━━━━━ Material provided ━━━━━

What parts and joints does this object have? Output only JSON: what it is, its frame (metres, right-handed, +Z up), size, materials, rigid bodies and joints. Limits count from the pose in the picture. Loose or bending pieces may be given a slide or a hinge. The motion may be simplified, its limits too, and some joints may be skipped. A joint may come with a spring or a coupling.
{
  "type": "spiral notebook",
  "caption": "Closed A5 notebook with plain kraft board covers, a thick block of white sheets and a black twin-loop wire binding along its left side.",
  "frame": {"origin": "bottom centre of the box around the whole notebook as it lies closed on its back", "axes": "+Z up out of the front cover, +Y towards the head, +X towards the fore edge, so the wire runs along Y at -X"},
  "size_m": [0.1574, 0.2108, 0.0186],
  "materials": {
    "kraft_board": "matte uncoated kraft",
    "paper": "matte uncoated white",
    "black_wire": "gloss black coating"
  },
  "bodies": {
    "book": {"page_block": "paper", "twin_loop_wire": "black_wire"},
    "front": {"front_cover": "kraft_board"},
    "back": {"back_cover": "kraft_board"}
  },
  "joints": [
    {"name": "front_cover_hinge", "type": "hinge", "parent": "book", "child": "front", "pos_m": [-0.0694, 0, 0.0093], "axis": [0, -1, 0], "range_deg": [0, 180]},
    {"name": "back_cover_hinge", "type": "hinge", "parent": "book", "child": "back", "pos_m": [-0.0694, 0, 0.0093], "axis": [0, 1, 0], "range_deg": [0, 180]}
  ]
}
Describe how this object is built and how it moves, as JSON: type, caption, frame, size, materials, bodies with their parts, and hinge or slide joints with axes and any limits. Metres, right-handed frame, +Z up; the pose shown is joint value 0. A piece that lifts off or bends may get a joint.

━━━━━

Description of the task:
Show all lines above holding "axes".

Correct response:
  "frame": {"origin": "bottom centre of the box around the whole notebook as it lies closed on its back", "axes": "+Z up out of the front cover, +Y towards the head, +X towards the fore edge, so the wire runs along Y at -X"},
Describe how this object is built and how it moves, as JSON: type, caption, frame, size, materials, bodies with their parts, and hinge or slide joints with axes and any limits. Metres, right-handed frame, +Z up; the pose shown is joint value 0. A piece that lifts off or bends may get a joint.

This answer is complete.